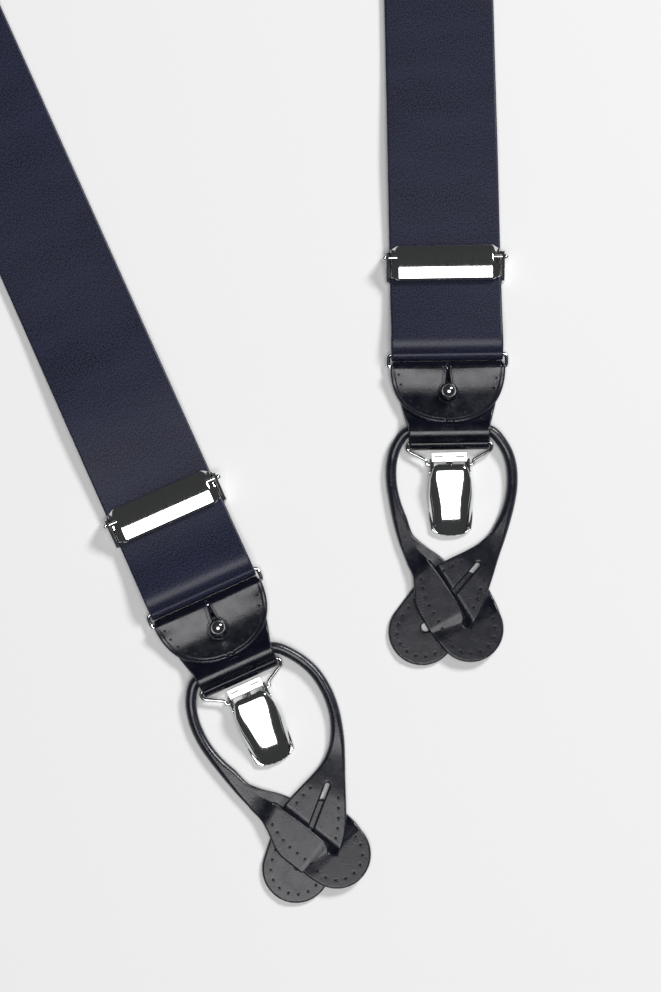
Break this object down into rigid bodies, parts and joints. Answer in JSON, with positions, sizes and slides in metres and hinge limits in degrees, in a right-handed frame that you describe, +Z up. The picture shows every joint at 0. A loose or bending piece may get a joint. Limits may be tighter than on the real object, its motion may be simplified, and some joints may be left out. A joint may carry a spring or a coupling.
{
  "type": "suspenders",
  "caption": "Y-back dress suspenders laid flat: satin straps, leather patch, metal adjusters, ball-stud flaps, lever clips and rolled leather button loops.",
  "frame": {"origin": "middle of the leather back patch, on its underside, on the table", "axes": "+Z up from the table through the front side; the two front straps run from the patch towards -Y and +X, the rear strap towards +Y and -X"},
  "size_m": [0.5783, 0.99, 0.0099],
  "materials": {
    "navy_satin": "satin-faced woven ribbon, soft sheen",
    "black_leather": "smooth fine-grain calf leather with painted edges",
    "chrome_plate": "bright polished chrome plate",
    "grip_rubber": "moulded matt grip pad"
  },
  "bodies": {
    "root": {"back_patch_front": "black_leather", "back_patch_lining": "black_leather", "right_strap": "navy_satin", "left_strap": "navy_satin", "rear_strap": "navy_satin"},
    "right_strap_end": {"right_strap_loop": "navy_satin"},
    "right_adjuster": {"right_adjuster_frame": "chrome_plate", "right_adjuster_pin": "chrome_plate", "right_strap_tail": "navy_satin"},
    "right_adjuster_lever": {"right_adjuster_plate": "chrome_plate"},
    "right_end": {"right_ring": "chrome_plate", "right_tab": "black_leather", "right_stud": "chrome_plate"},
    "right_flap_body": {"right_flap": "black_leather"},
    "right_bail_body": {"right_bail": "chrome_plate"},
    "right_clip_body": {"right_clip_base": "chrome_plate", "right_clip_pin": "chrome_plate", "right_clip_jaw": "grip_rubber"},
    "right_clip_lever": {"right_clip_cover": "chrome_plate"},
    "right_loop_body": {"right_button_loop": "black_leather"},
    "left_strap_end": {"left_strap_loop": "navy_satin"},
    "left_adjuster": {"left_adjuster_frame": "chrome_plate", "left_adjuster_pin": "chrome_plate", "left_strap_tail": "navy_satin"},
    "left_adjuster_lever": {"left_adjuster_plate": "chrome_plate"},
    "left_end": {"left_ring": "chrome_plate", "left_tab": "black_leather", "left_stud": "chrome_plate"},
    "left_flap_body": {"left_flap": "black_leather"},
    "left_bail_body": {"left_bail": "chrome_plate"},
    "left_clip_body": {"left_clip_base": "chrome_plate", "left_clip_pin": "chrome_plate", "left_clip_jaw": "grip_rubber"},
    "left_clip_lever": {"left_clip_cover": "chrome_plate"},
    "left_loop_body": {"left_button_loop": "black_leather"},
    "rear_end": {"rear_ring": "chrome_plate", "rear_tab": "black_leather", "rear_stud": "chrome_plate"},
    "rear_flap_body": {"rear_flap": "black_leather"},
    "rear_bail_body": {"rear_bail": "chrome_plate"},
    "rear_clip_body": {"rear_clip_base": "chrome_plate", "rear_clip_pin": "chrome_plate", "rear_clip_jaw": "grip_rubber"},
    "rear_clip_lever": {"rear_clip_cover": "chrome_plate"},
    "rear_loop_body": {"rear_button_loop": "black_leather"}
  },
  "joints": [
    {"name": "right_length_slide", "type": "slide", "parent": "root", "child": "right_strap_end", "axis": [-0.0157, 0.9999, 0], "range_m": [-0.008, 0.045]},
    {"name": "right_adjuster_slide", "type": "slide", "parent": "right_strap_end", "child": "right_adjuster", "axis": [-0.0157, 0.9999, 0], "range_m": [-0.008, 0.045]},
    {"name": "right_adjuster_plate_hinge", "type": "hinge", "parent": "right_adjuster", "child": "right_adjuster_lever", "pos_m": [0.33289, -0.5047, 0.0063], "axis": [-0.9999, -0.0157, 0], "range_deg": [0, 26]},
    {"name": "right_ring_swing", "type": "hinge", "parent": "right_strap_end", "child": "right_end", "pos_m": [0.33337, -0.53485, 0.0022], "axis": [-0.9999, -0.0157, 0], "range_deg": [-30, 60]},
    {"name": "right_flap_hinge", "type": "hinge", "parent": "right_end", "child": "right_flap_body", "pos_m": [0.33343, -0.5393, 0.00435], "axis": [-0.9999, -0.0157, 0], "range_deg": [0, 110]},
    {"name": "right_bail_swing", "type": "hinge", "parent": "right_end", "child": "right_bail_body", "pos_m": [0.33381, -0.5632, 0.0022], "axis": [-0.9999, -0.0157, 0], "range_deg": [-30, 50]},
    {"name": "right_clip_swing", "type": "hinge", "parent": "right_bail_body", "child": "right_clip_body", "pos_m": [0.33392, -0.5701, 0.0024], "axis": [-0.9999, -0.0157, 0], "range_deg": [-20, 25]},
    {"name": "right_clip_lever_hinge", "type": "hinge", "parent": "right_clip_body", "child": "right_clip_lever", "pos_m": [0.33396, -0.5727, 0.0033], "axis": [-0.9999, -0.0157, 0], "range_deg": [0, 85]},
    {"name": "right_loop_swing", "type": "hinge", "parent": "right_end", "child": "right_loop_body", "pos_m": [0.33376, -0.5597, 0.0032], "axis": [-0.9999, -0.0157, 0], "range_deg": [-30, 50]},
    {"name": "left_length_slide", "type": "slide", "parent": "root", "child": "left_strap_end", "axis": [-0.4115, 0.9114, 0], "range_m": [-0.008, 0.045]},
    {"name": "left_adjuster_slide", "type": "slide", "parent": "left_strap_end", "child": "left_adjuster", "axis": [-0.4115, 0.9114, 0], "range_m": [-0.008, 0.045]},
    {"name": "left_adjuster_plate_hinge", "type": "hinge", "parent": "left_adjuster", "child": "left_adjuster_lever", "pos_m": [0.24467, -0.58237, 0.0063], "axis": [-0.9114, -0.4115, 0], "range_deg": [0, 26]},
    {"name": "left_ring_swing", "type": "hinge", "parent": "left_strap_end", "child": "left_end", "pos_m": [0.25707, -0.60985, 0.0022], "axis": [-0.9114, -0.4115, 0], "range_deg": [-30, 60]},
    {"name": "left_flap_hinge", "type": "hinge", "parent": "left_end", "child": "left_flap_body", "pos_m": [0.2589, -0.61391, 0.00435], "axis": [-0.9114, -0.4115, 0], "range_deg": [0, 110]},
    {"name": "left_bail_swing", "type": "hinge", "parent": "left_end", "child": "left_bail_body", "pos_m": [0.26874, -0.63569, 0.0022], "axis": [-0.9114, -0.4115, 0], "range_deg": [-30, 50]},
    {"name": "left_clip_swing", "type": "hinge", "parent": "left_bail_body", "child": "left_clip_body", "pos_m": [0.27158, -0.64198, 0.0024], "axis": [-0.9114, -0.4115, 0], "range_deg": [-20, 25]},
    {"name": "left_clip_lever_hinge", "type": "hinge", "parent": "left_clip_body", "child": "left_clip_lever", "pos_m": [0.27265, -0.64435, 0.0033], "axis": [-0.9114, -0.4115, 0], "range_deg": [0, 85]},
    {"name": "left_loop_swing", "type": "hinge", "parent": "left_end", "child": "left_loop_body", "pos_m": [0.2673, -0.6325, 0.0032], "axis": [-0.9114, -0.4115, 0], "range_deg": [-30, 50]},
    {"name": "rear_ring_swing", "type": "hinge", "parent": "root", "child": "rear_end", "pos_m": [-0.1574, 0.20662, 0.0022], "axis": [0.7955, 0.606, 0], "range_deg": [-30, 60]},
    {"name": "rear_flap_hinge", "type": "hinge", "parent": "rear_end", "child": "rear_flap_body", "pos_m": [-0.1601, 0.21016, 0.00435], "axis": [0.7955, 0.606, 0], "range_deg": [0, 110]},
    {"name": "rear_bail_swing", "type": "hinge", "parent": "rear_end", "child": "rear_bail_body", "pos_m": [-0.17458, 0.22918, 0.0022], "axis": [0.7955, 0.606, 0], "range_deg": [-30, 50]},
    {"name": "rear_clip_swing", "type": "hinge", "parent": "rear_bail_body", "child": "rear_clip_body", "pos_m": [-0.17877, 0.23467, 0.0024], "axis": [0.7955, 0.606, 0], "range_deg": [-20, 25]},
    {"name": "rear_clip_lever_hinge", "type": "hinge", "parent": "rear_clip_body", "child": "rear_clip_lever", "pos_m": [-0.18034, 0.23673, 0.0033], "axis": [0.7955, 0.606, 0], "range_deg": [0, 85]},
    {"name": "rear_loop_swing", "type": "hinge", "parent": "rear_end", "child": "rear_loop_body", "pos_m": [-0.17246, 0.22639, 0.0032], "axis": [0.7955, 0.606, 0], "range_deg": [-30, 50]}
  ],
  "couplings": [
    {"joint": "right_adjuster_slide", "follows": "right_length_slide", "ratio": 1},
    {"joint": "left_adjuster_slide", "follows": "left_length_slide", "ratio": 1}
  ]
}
━━━━━━━━━━━━━━━━━━━━
* _AIM OF THE EXERCISE_
Copy all lines from the material that hold "joints".

* _COMPLETE ANSWER_
Break this object down into rigid bodies, parts and joints. Answer in JSON, with positions, sizes and slides in metres and hinge limits in degrees, in a right-handed frame that you describe, +Z up. The picture shows every joint at 0. A loose or bending piece may get a joint. Limits may be tighter than on the real object, its motion may be simplified, and some joints may be left out. A joint may carry a spring or a coupling.
  "joints": [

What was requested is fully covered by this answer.